The COVID-19 crisis is reshaping people’s lives across the U.S., leading to new and accelerated trends in the housing market. The pandemic and the economic fallout that followed have urged many people to leave expensive urban centers in favor of suburban areas and smaller cities. However, it is still rather early to firmly say whether this trend will be permanent or just a temporary glitch.
Before the pandemic, city centers with rich cultural lives, easy access to restaurants, museums and other entertainment options were experiencing the most growth. Shelter-in-place orders and the shift to remote work have swept away the benefits of urban centers. At least for now.
Multifamily markets in high-density areas were the most affected by the health crisis. Gateway cities such as New York or San Francisco saw the steepest rent declines year-over-year, down 10.0 percent and 8.2 percent as of October, according to Yardi Matrix.
Where are people going?
As the pandemic forced people to perform most of their daily activities within the same building, space has become much more valuable, driving people to smaller, less dense cities that can offer more space for living. One of the most prevalent migration trends includes people relocating from gateway markets to secondary tech hubs, or smaller cities within the same metro, and abandoning city cores in favor of suburban areas, Yardi Matrix reports.
READ ALSO: Data Reveals America’s Urban Exodus
Although this exodus from major cities is not new, the pandemic has certainly accelerated the movement across the entire U.S. According to Mike Golden, co-founder & co-CEO of @properties, a Chicago-based brokerage firm, interest in suburban living in Chicago has increased since the coronavirus outbreak.
Transaction activity in the entire metro was up by 4 percent year-to-date through October, but multifamily investments in the city itself were down, showing that suburban markets are driving overall growth. “We’ve also seen this trend exaggerated on a micromarket level. For example, unit sales in the downtown core are down by double digits, while several suburban markets have seen double-digit increases,” Golden said.
Golden also noted that there was a rise in activity among first-time buyers in more entry-level markets. For example, buyers showed interest in Plainfield, Ill., where the average home price is below $300,000. Year-to-date, unit sales for 2020 are more than 10 percent ahead of 2019.
Are cities really lifeless?
While housing demand has surged in the suburbs, there are certain city neighborhoods that are still appealing. These urban pockets are generally characterized by lower densities and a strong retail infrastructure, Golden pointed out. Chicago’s West Town and Logan Square are two neighborhoods that proved to be resilient during the economic fallout, he added.

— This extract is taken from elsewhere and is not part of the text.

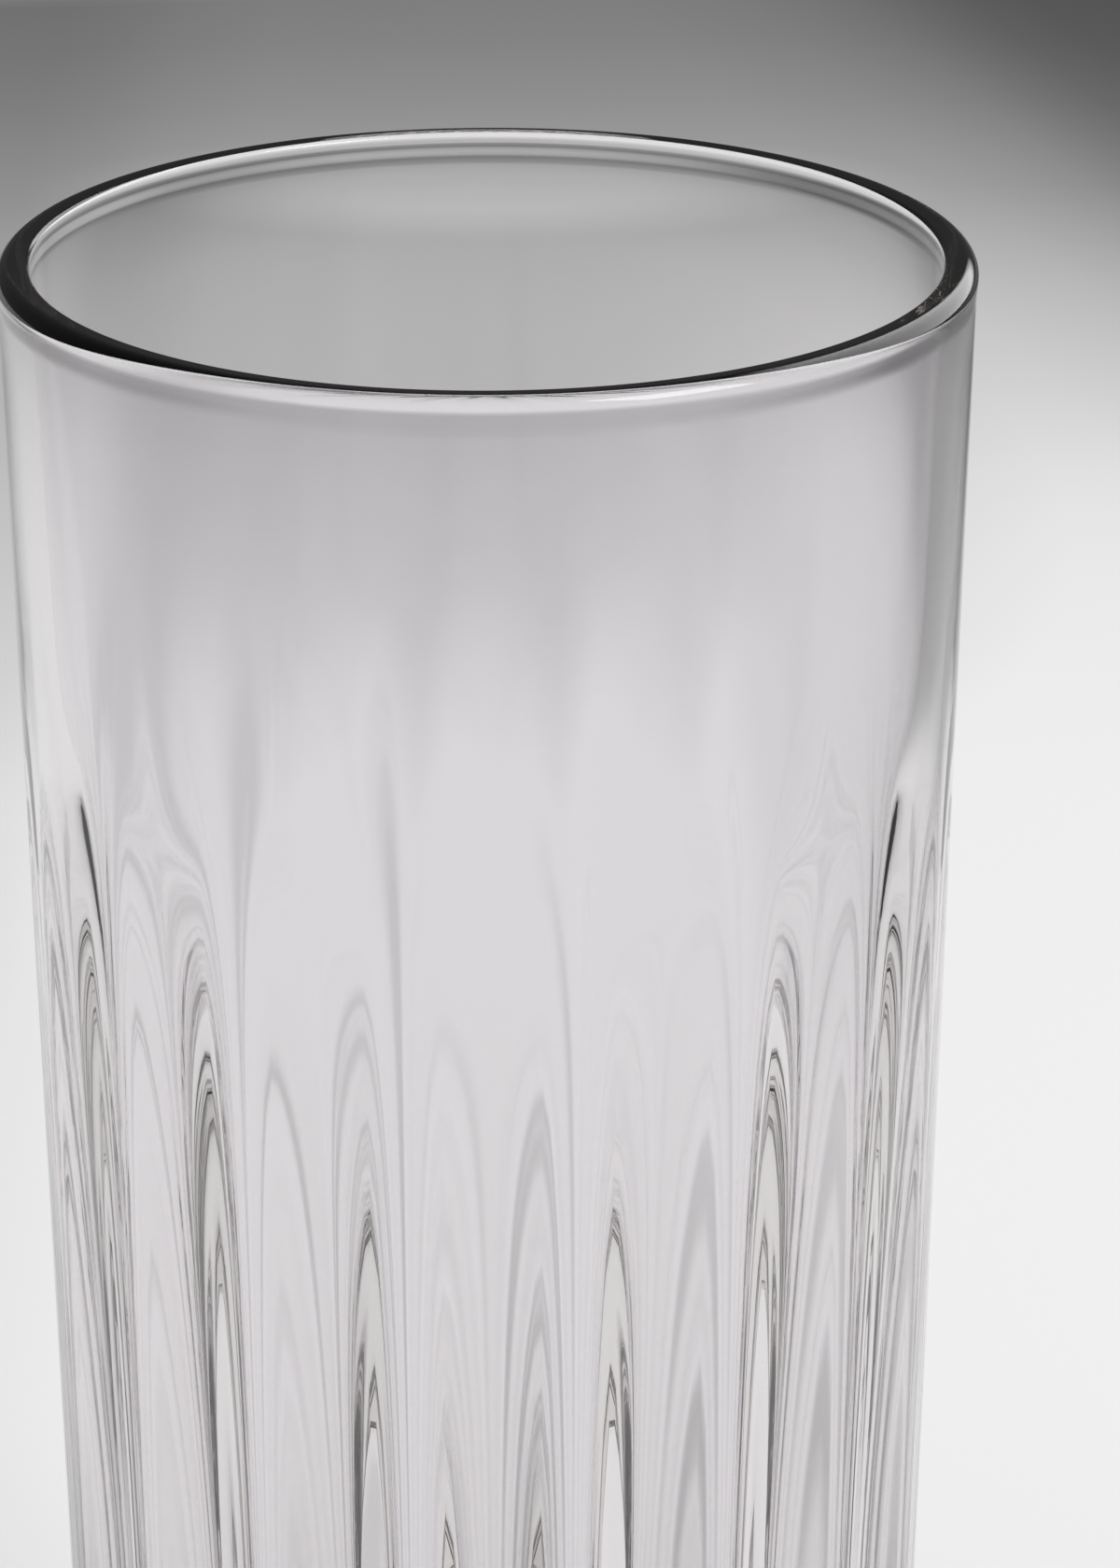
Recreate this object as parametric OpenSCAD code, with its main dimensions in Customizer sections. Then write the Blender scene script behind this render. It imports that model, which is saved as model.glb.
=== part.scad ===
/* [Outside] */
// Height from the resting ring to the top of the rim
glass_h = 148; // [125:1:165]
// Outside diameter at the rim
rim_d = 66; // [60:0.5:74]
// Outside diameter of the straight wall, carried down to the table
foot_d = 58.2; // [54:0.2:60]
// Rounding between the wall and the resting ring
heel_r = 3.5; // [2:0.25:5]

/* [Rim] */
// Width of the fire-polished rim
rim_w = 2.3; // [2.1:0.1:3]
// How much lower the rim's inner edge lies than its outer edge
rim_drop = 0.05; // [0.05:0.05:0.15]
// Rounding of the rim's outer edge
rim_out_r = 1.1; // [0.8:0.05:1.1]
// Rounding of the rim's inner edge
rim_in_r = 0.35; // [0.3:0.05:0.4]
// How far the rim stands proud of the wall outside
bead_out = 0.05; // [0.05:0.05:0.2]
// How far the rim stands proud of the wall inside
bead_in = 0.05; // [0.05:0.05:0.2]

/* [Base] */
// Thickness of glass under the cavity, measured from the table
base_t = 13; // [9:0.5:18]
// Rounding of the cavity's bottom corner
floor_r = 9; // [6:0.5:12]
// Width of the shallow hollow under the base
hollow_d = 38; // [30:1:42]
// Depth of that hollow at its middle
hollow_h = 2; // [1:0.25:3]

/* [Wall and ribs] */
// Wall thickness where the ribs fade out
fade_wall = 2.5; // [2:0.1:3.5]
// Wall thickness beside the ribs at the top of the floor's rounding
low_wall = 3.4; // [2.6:0.1:4.5]
// Number of upright ribs round the inside
rib_count = 16; // [12:1:20]
// Height at which the ribs fade out into the plain wall
rib_top = 115; // [100:1:125]
// Height up to which the ribs have their full depth
rib_full_z = 60; // [45:1:75]
// How far a rib stands proud of the wall at its full depth
rib_rise = 3.3; // [2:0.1:4.2]
// Share of half a rib that its rounded back takes, with a rounded valley beside it
rib_back_share = 0.6; // [0.5:0.05:0.7]

/* [Hidden] */
// Segments round a full circle
round_steps = 96;
// Segments across one rib, an even number
rib_steps = 8;
// Steps along the heel's or the floor's rounding
corner_steps = 6;
// Steps along a quarter of each rounding of the rim
rim_steps = 4;
// Steps up the ribs below, and above, the height up to which they are full
wall_steps = 4;
// Overrun of every cut past the surface that it opens
overrun = 5;

rim_r = rim_d / 2;
foot_r = foot_d / 2;
rim_out_at = [rim_r - rim_out_r, glass_h - rim_out_r];
rim_in_at = [rim_r - rim_w + rim_in_r, glass_h - rim_drop - rim_in_r];
wall_top_r = rim_r - bead_out;
bore_top_r = rim_r - rim_w + bead_in;
bore_fade_r = outer_r(rib_top) - fade_wall;
corner_z = base_t + floor_r;
ring_count = rib_count * rib_steps;

// Outside radius of the straight wall at a height
function outer_r(z) = foot_r + (wall_top_r - foot_r) * z / glass_h;

function round_point(centre, radius, a) = centre + radius * [cos(a), sin(a)];
// Points of a round corner, from one angle to another
function arc(centre, radius, from, to, steps) = [
    for (i = [0 : steps])
        round_point(centre, radius, from + (to - from) * i / steps)
];

// Solid outside of the glass: straight wall tangent to the heel, its top bevelled to lie inside the rim
module outer_body() {
    wall_lean = atan2(wall_top_r - foot_r, glass_h);
    heel_centre_r = outer_r(heel_r) - heel_r / cos(wall_lean);
    rotate_extrude($fn = round_steps)
        polygon(concat(
            [[0, 0]],
            arc([heel_centre_r, heel_r], heel_r, -90, -wall_lean, corner_steps),
            [
                [outer_r(rim_out_at[1]), rim_out_at[1]],
                [rim_out_at[0], rim_in_at[1]],
                [0, rim_in_at[1]]
            ]
        ));
}

// Radius of the cavity beside the ribs, where the wall thickens evenly from their top to the floor
function plain_r(z) =
    outer_r(z) - fade_wall - (low_wall - fade_wall) * (rib_top - z) / (rib_top - corner_z);
// Share of its full depth that a rib has at a height
function depth_share(z) = min(1, (rib_top - z) / (rib_top - rib_full_z));
// Way from the middle of the nearest rib to the valley beside it, at point i of a ring
function across_share(i) =
    abs((i + rib_steps / 2) % rib_steps - rib_steps / 2) / (rib_steps / 2);
// Share of its depth that a rib still has at that point
function section_share(across) =
    across < rib_back_share
        ? 1 - across * across / rib_back_share
        : (1 - across) * (1 - across) / (1 - rib_back_share);
function wall_ring(z) = [
    for (i = [0 : ring_count - 1])
        [plain_r(z) - rib_rise * depth_share(z) * section_share(across_share(i)), z]
];
// One ring of the floor's rounding, along which the ribs run together
function corner_ring(a) = [
    for (p = wall_ring(corner_z))
        [p[0] * cos(a) + (plain_r(corner_z) - rib_rise - floor_r) * (1 - cos(a)),
         corner_z - floor_r * sin(a)]
];
function even_ring(r, z) = [for (i = [0 : ring_count - 1]) [r, z]];

// Room for the drink: one closed surface of rings, from the floor to past the rim
module cavity() {
    bore_slope = (bore_top_r - bore_fade_r) / (rim_in_at[1] - rib_top);
    rings = concat(
        [for (i = [corner_steps : -1 : 1]) corner_ring(90 * i / corner_steps)],
        [for (i = [0 : wall_steps - 1]) wall_ring(corner_z + (rib_full_z - corner_z) * i / wall_steps)],
        [for (i = [0 : wall_steps]) wall_ring(rib_full_z + (rib_top - rib_full_z) * i / wall_steps)],
        [even_ring(bore_top_r + bore_slope * overrun, rim_in_at[1] + overrun)]
    );
    points = [
        for (ring = rings)
            for (i = [0 : ring_count - 1])
                let (a = 360 * i / ring_count, p = ring[i])
                [p[0] * cos(a), p[0] * sin(a), p[1]]
    ];
    last = len(rings) - 1;
    sides = [
        for (k = [0 : last - 1])
            for (i = [0 : ring_count - 1])
                let (j = (i + 1) % ring_count, low = k * ring_count, high = low + ring_count)
                for (side = [[low + i, high + i, low + j], [low + j, high + i, high + j]])
                side
    ];
    floor_face = [for (i = [0 : ring_count - 1]) i];
    top_face = [for (i = [ring_count - 1 : -1 : 0]) last * ring_count + i];
    polyhedron(points, concat(sides, [floor_face, top_face]));
}

// Fire-polished rim: two roundings and the gently sloping top that touches both
module rim() {
    apart = rim_out_at - rim_in_at;
    top_angle = 90 + atan2(apart[1], apart[0]) + asin((rim_out_r - rim_in_r) / norm(apart));
    rotate_extrude($fn = round_steps)
        polygon(concat(
            arc(rim_out_at, rim_out_r, -90, 90, 2 * rim_steps),
            [round_point(rim_out_at, rim_out_r, top_angle)],
            arc(rim_in_at, rim_in_r, top_angle, 180, rim_steps),
            arc(rim_in_at, rim_in_r, 180 + 90 / rim_steps, 270, rim_steps - 1)
        ));
}

// Shallow domed hollow that leaves a flat resting ring
module base_hollow() {
    dome_r = (hollow_d * hollow_d / 4 + hollow_h * hollow_h) / (2 * hollow_h);
    translate([0, 0, hollow_h - dome_r])
        sphere(r = dome_r, $fn = round_steps);
}

module glass() {
    color([0.86, 0.86, 0.88, 0.35]) {
        difference() {
            outer_body();
            cavity();
            base_hollow();
        }
        rim();
    }
}

glass();
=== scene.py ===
"""Looks of a ribbed highball glass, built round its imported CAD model."""
import math

import bpy
import numpy as np
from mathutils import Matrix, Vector


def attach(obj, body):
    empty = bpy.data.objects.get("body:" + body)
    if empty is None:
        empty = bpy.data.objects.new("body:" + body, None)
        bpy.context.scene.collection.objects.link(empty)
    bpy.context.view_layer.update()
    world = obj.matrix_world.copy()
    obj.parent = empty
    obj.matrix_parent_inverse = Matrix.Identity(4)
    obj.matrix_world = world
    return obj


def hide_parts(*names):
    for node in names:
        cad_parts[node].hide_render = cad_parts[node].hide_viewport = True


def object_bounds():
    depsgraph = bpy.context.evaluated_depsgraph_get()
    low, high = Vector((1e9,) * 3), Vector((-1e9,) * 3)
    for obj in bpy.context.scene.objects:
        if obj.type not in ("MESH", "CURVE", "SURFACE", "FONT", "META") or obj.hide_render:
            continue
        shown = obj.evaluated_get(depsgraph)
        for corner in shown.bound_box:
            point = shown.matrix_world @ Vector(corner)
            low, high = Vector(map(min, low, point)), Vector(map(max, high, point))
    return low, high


MM = 0.001

# Sizes of the glass in millimetres, as in its construction but for the softnesses
RIM_W = 2.3
RIM_DROP = 0.05
RIM_OUT_R = 1.1
RIM_IN_R = 0.35
BEAD_OUT = 0.05
BEAD_IN = 0.05
# Height over which the rim's bead fades into the wall
BEAD_FADE_H = 1.6
FOOT_R = 29.1
HEEL_R = 3.5
BASE_T = 13.0
FLOOR_R = 9.0
HOLLOW_R = 19.0
HOLLOW_H = 2.0
FADE_WALL = 2.5
LOW_WALL = 3.4
RIB_COUNT = 16
RIB_TOP = 115.0
RIB_FULL = 60.0
RIB_RISE = 3.3
# Share of half a rib that its rounded back takes, with a rounded valley beside it
BACK_SHARE = 0.6
# Softness with which the ribs begin and reach their full height
FADE_SHARE = 0.06

# Mesh steps
STEPS_PER_RIB = 24
FLOOR_STEPS = 10
CORNER_STEPS = 14
WALL_STEPS = 120
RIM_STEPS = 12
RIM_TOP_STEPS = 4
BEAD_STEPS = 8
OUTSIDE_STEPS = 30
HEEL_STEPS = 10
HOLLOW_STEPS = 10

# The photograph's frame and the camera that fits its rim and walls, in millimetres and degrees
FRAME_PX_W = 1200
FRAME_PX_H = 1680
FOCAL_PX = 7160.9
CAMERA_TO_RIM = 450.0
CAMERA_ELEVATION = 16.12
CAMERA_PITCH = 20.67
CAMERA_ROLL = 0.05
CAMERA_YAW = 0.664
SENSOR_MM = 36.0

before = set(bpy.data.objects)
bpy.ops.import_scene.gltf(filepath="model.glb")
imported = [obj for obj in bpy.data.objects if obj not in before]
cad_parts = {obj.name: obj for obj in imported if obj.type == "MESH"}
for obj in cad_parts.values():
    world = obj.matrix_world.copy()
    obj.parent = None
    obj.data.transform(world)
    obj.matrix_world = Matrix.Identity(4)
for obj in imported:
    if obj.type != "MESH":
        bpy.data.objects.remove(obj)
cad_low, cad_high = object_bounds()
GLASS_H = (cad_high.z - cad_low.z) / MM
RIM_R = min(-cad_low.x, cad_high.x, -cad_low.y, cad_high.y) / MM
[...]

In contrast with popular trends, Art Scutaro, vice president of project management at National Realty Investment Advisors, saw strong investor interest in core urban markets. Taking advantage of low interest rates, buyers are gravitating toward luxury townhomes and condos in core areas in places such as Brooklyn, N.Y., Philadelphia and Delray Beach, Fla., according to Scutaro.
“All our developments are in spacious, secure locations and feature ‘pandemic-hardened’ building technologies like UV light filters and other cleansing technologies, reassuring buyers who may be wary of COVID-19, but still want a central location,” said Scutaro.
Frances Khawly, an agent at the South Florida-based RelatedISG International Realty, noticed a surge in the number of people relocating to South Florida, with the most activity recorded in the single-family and condo markets, driven by specific lifestyle choices.
Referring to a recent RelatedISG report, Khawly said that she has seen a “huge exodus toward single-family homes in the second quarter of this year because so many wanted more space and control of their environment. However, single individuals and those who were not interested in taking the plunge of purchasing a single-family home continued to create activity in urban areas, specifically condos.” According to the firm’s third-quarter Miami report, condo sales increased by 33 percent in October compared to October 2019, showing a strong comeback for the condo market.
Overall, the wave of pandemic-induced relocations has created high demand in the suburbs and spurred interest in the urban condo market. Although suburban areas provide major advantages during situations such as a health crisis, in the long-term, regional growth needs to be backed up by jobs, culture and institutions that are all concentrated in the cities, Golden said.
It is without a doubt that the health crisis is altering the way people live. However, the pandemic-driven changes will ultimately make cities better places to live, work and play, according to Golden. “When the pandemic ends, there is going to be a huge desire to reconnect, and that bodes well for cities,” he concluded.